You may observe two notable features. First, Uplis-Tsikhe is mostly above ground. Second, it is relatively horizontal. Uplis-Tsikhe was created by carving buildings, streets, stairs, etc. into the soft stone. It was expanded by constructing wooden buildings on and around it. The cave buildings served as palaces, churches, homes, and, perhaps most importantly, store houses. These cave buildings weren't static. As you may be able to see in the pictures, there are obviously several layers of construction corresponding to different time periods.

So why build into the stone here? It wasn't really a matter of defense. There's a natural cliff on the south side and a river. Sure, they added moats, but you can dig a moat almost anywhere. Digging into stone to create a home creates a pretty well insulated, low maintenance dwelling. This is a land with hot summers and freezing winters. The sunken dwellings provided excellent natural protection and insulation from the elements, which also aids in food storage.

Uplis-Tsikhe's ultimate demise came from multiple sources. The Mongols romped through in the 13th century. The largest blow was the decline in trade that occurred when the Byzantine Empire collapsed, but, if that wasn't enough, it was also rocked by several earthquakes. By the 15th century it was largely just used by shepherds for temporary shelter.

Uplis-Tsikhe's legacy lived on though. It was the first of the cave cities of Georgia. The techniques used there inspired the creation of multiple cave monasteries, including the largest cave city in Georgia...

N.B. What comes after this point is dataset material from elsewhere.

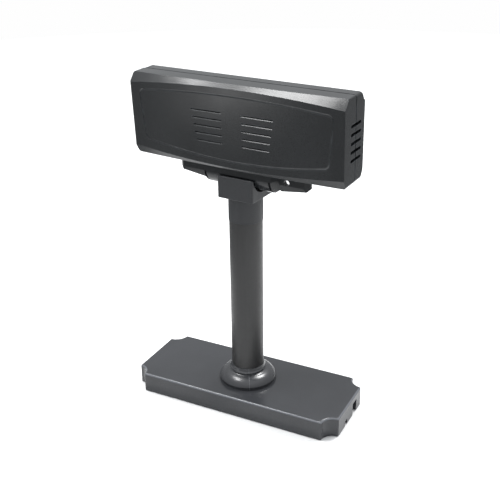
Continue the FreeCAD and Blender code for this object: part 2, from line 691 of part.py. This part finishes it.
def vfd_glass():
    """Flat evacuated display tube with its sealed tip at one end."""
    glass = box(-vfd_w / 2, vfd_w / 2, vfd_front, vfd_front + vfd_t, vfd_low, vfd_high)
    glass = glass.makeFillet(0.6, [e for e in glass.Edges if e.Length > 30])
    tip = rod(1.6, V(vfd_w / 2 - 6, vfd_front + vfd_t - 0.3, vfd_high - 6),
              V(vfd_w / 2 - 6, vfd_front + vfd_t + 0.9, vfd_high - 6))
    return on_head(fuse(glass, tip))


def vfd_leads():
    """Comb of lead wires from the tube's lower edge back to the board."""
    y1 = board_front
    leads = []
    for i in range(26):
        x = (i - 12.5) * 6.0
        leads.append(on_head(fuse(box(x - 0.3, x + 0.3, vfd_front + 3.6, vfd_front + 4.0, 23.6, vfd_low),
                                  box(x - 0.3, x + 0.3, vfd_front + 3.6, y1, 23.2, 23.6))))
    return leads


def vfd_pads():
    """Foam pads that keep the tube off the board."""
    y0, y1 = vfd_front + vfd_t, board_front
    return [on_head(box(x - 8, x + 8, y0, y1, 38.0, 52.0)) for x in (-60.0, 0.0, 60.0)]


def board_back(x0, x1, height, z0, z1):
    """Block standing on the board's rear face."""
    y = board_front + board_t
    return box(x0, x1, y, y + height, z0, z1)


def driver_chips():
    wide = [board_back(x - 7.5, x + 7.5, 2.0, 40.0, 50.0) for x in (-58.0, -34.0)]
    return [on_head(c) for c in wide]


def controller_chip():
    return on_head(board_back(-8.0, 8.0, 1.8, 38.0, 54.0))


def converter_coil():
    y = board_front + board_t
    core = fuse(rod(7.0, V(40, y, 46), V(40, y + 1.6, 46)), rod(4.4, V(40, y, 46), V(40, y + 8, 46)),
                rod(7.0, V(40, y + 6.6, 46), V(40, y + 8.2, 46)))
    return on_head(core)


def capacitors():
    y = board_front + board_t
    return [on_head(rod(4.0, V(x, y, z), V(x, y + 11.0, z))) for x, z in ((58, 56), (58, 42), (70, 49))]


def head_connector():
    """Box header on the board where the pole's lead plugs in."""
    body = board_back(-10.0, 10.0, 8.0, 22.5, 29.5)
    y = board_front + board_t
    return on_head(body.cut(box(-9.0, 9.0, y + 1.5, y + 9, 23.4, 28.6)))


def code_switch():
    y = board_front + board_t
    body = board_back(22.0, 32.0, 4.0, 23.0, 30.0)
    keys = [box(23.0 + 2.4 * i, 24.2 + 2.4 * i, y + 3.2, y + 5.0, 25.6, 27.4) for i in range(4)]
    return on_head(fuse(body, *keys))


# ---- write the parts ----

os.makedirs("parts", exist_ok=True)
save("base_cover", base_cover())
save("base_plate", base_plate())
save("base_feet", *base_feet())
save("ballast_plate", ballast_plate())
save("base_screws", *base_screws())
save("ballast_screws", *ballast_screws())
save("interface_board", interface_board())
save("interface_screws", *interface_screws())
save("data_jack", data_jack())
save("data_jack_contacts", *data_jack_contacts())
save("power_jack", power_jack())
save("power_jack_pin", power_jack_pin())
save("pole_collar", pole_collar())
save("collar_nut", collar_nut())
save("pole_tube", pole_tube())
save("pole_lock_screw", pole_lock_screw())
save("swivel_bush", swivel_bush())
save("swivel_yoke", swivel_yoke())
save("swivel_clip", swivel_clip())
save("thrust_ring", thrust_ring())
save("tilt_bolt", tilt_bolt())
save("tilt_nut", tilt_nut())
save("friction_washers", *friction_washers())
save("tilt_bracket", tilt_bracket())
save("bracket_screws", *bracket_screws())
save("rear_cover", rear_cover())
save("front_shell", front_shell())
save("cable_grommet", cable_grommet())
save("case_screws", *case_screws())
save("window_tape", window_tape())
save("display_window", display_window())
save("driver_board", driver_board())
save("board_screws", *board_screws())
save("vfd_glass", vfd_glass())
save("vfd_leads", *vfd_leads())
save("vfd_pads", *vfd_pads())
save("driver_chips", *driver_chips())
save("controller_chip", controller_chip())
save("converter_coil", converter_coil())
save("capacitors", *capacitors())
save("head_connector", head_connector())
save("code_switch", code_switch())
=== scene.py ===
import math
import bmesh
import bpy
from mathutils import Matrix, Vector

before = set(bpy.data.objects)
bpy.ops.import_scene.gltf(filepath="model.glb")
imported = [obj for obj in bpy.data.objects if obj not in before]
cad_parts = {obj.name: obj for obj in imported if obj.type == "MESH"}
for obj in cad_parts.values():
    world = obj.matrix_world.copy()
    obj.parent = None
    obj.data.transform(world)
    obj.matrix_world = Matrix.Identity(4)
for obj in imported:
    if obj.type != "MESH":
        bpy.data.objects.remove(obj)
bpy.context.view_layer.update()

# Customer pole display, seen from the cashier's side. Every piece is the CAD's own mesh, so this
# script adds materials, a studio and a camera. Lengths are in metres, noise scales are per metre
# and colours are linear RGB.
MM = 0.001


# ---- node helpers ----

class Nodes:
    """A material's node tree, with short calls for the nodes that the finishes share."""

    def __init__(self, name):
        self.material = bpy.data.materials.new(name)
        self.material.use_nodes = True
        self.tree = self.material.node_tree
        self.tree.nodes.clear()
        self.out = self.add("ShaderNodeOutputMaterial")
        self.place = self.add("ShaderNodeTexCoord").outputs["Object"]

    def add(self, kind):
        return self.tree.nodes.new(kind)

    def link(self, source, target):
        self.tree.links.new(source, target)

    def surface(self, shader):
        self.link(shader, self.out.inputs["Surface"])

    def principled(self, **values):
        shader = self.add("ShaderNodeBsdfPrincipled")
        for key, value in values.items():
            shader.inputs[key.replace("_", " ")].default_value = value
        self.surface(shader.outputs[0])
        return shader

    def stretched(self, x, y, z):
        """Object coordinates scaled differently along each axis."""
        node = self.add("ShaderNodeMapping")
        node.inputs["Scale"].default_value = (x, y, z)
        self.link(self.place, node.inputs["Vector"])
        return node.outputs[0]

    def noise(self, scale, detail, vector=None):
        """Noise from 0 to 1, over the object's own coordinates unless a vector is given."""
        node = self.add("ShaderNodeTexNoise")
        node.inputs["Scale"].default_value = scale
        node.inputs["Detail"].default_value = detail
        self.link(vector or self.place, node.inputs["Vector"])
        return node.outputs["Fac"]

    def remap(self, value, from_low, from_high, to_low, to_high):
        node = self.add("ShaderNodeMapRange")
        node.inputs["From Min"].default_value = from_low
        node.inputs["From Max"].default_value = from_high
        node.inputs["To Min"].default_value = to_low
        node.inputs["To Max"].default_value = to_high
        self.link(value, node.inputs["Value"])
        return node.outputs["Result"]

    def maths(self, operation, a, b):
        node = self.add("ShaderNodeMath")
        node.operation = operation
        for socket, value in zip(node.inputs, (a, b)):
            if isinstance(value, (int, float)):
                socket.default_value = value
            else:
                self.link(value, socket)
        return node.outputs[0]

    def mix(self, factor, a, b):
        """Colour between a and b; each is a colour or a socket."""
        node = self.add("ShaderNodeMix")
        node.data_type = "RGBA"     # its factor is input 0, its colours are inputs 6 and 7 and output 2
        for socket, value in ((node.inputs[0], factor), (node.inputs[6], a), (node.inputs[7], b)):
            if isinstance(value, (int, float)):
                socket.default_value = value
            elif isinstance(value, tuple):
                socket.default_value = (*value[:3], 1.0)
            else:
                self.link(value, socket)
        return node.outputs[2]

    def bump(self, height, depth, normal=None):
        node = self.add("ShaderNodeBump")
        node.inputs["Distance"].default_value = depth
        self.link(height, node.inputs["Height"])
        if normal:
            self.link(normal, node.inputs["Normal"])
        return node.outputs[0]

    def parting_line(self, across, half_width):
        """1 on an upright plane through the origin, falling to 0 beside it."""
        split = self.add("ShaderNodeSeparateXYZ")
        self.link(self.place, split.inputs[0])
        side = self.maths("ADD", self.maths("MULTIPLY", split.outputs["X"], across[0]),
                          self.maths("MULTIPLY", split.outputs["Y"], across[1]))
        return self.remap(self.maths("ABSOLUTE", side, 0.0), 0.2 * half_width, half_width, 1.0, 0.0)

    def leaning(self):
        """1 on faces that lean up about half way, 0 on upright and level ones, to place a painted highlight
        there. For a still body only.
        """
        split = self.add("ShaderNodeSeparateXYZ")
        self.link(self.add("ShaderNodeNewGeometry").outputs["Normal"], split.inputs[0])
        up = split.outputs["Z"]
        off_upright = self.remap(up, 0.15, 0.5, 0.0, 1.0)
        off_level = self.remap(up, 0.98, 0.85, 0.0, 1.0)
        return self.maths("MULTIPLY", off_upright, off_level)

    def edges(self, radius):
        """0 on flat faces, 1 along sharp outer and inner edges.

        It compares the plain normal with one that is rounded over the radius, by the cosine between them.
        """
        soft = self.add("ShaderNodeBevel")
        soft.samples = 6
        soft.inputs["Radius"].default_value = radius
        plain = self.add("ShaderNodeNewGeometry")
        dot = self.add("ShaderNodeVectorMath")
        dot.operation = "DOT_PRODUCT"
        self.link(soft.outputs[0], dot.inputs[0])
        self.link(plain.outputs["Normal"], dot.inputs[1])
        return self.remap(dot.outputs["Value"], 0.995, 0.86, 0.0, 1.0)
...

Unlike Uplis-Tsikhe, Vardzia was built vertically. Exterior walkway connect a massive number of caves. It is believed that over 3000 caves existed in the early 13th century, but an earthquake in 1456 destroyed most. We currently know of over 550 and more are being found. There are also tunnels that go back into the cliff side to connect caves.

Vardzia is the youngest of the cave cities in Georgia and represents the greatest refinement of this sort of venture. It was founded by King Giorgi III (1156-84) as a deterent against Turkish Invasion. From some of the pictures, you may pick up that Vardzia is basically in a steep walled valley carved out by a river. Much of southern Georgia is like this. So a fortress of any sort in one of these canyons would serve as a strong deterrent, one built into the walls of the canyon would be even more difficult to take.

The role of Vardzia was expanded by King Giorgi's daughter, Queen Tamar, yes THAT Queen Tamar (if you don't know who I am talking about, stop, read this, and come back). She expanded Vardzia's role to that of a cultural center, including founding a large monastery within (which you can't enter if you are wearing shorts). This monastery is called the Church of the Assumption.

It is clear that, unlike Uplis-Tsikhe, Vardzia was designed for defense. How successful was it in that role? 400,000 soldiers from the Seljuqid Sultanate tromped into Georgia. Queen Tamar marshaled an army of only 80,000 defenders at Vardzia. Guess who won. Partly as a result of the Battle of Basiani, Vardzia became a famous stronghold of Christendom on the Islamic frontier.

Cave Cities in Games

As folks who know me or who have explored this blog can probably guess, I'm a gamer. The ideas of underground complexes and even cave cities are embedded within the very identity of the hobby. Its even in the names of some of the most venerable games: Dungeons & Dragons and Tunnels & Trolls. So I thought I'd take a moment to say a thing or two about them in that context.

As you can see, cave cities aren't necessarily the sprawling underground complexes we see in our game books or even in video games. Think about it, and start with the most basic question: Where do they get food? Then ask about waste disposal and go on to ventilation and water acquisition. At some point you might ask about the level of labor it took to build, which should remind you that cave cities are really only built into soft stone unless you are using magic of some sort.

Where you can have a giant underground complex like Derinkuyu in Turkey, more likely, you are going to have a mix of caves and surface dwellings, and you are very likely to still be surrounded by farmlands. Also, how you build your city (horizontal or vertical) will make a huge impact on its accessibility and purpose.